CLIP-Guided Unsupervised Semantic-Aware Exposure Correction
This work addresses exposure correction for image processing applications, offering an unsupervised approach to avoid manual labeling, but it is incremental as it builds on existing models like CLIP and FastSAM.
The paper tackled the problem of exposure correction in images, which suffers from color shift artifacts and lack of ground-truth labels, by proposing an unsupervised semantic-aware network that uses CLIP and FastSAM for guidance, achieving state-of-the-art results in correcting real-world exposure images.
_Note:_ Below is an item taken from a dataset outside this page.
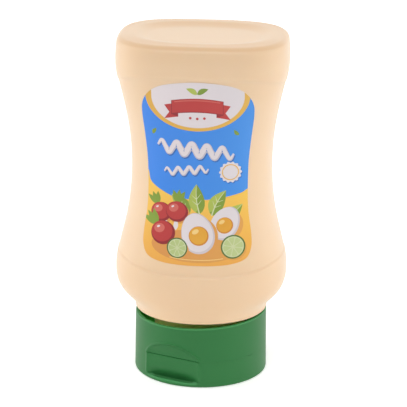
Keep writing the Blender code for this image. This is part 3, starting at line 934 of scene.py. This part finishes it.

Improper exposure often leads to severe loss of details, color distortion, and reduced contrast. Exposure correction still faces two critical challenges: (1) the ignorance of object-wise regional semantic information causes the color shift artifacts; (2) real-world exposure images generally have no ground-truth labels, and its labeling entails massive manual editing. To tackle the challenges, we propose a new unsupervised semantic-aware exposure correction network. It contains an adaptive semantic-aware fusion module, which effectively fuses the semantic information extracted from a pre-trained Fast Segment Anything Model into a shared image feature space. Then the fused features are used by our multi-scale residual spatial mamba group to restore the details and adjust the exposure. To avoid manual editing, we propose a pseudo-ground truth generator guided by CLIP, which is fine-tuned to automatically identify exposure situations and instruct the tailored corrections. Also, we leverage the rich priors from the FastSAM and CLIP to develop a semantic-prompt consistency loss to enforce semantic consistency and image-prompt alignment for unsupervised training. Comprehensive experimental results illustrate the effectiveness of our method in correcting real-world exposure images and outperforms state-of-the-art unsupervised methods both numerically and visually.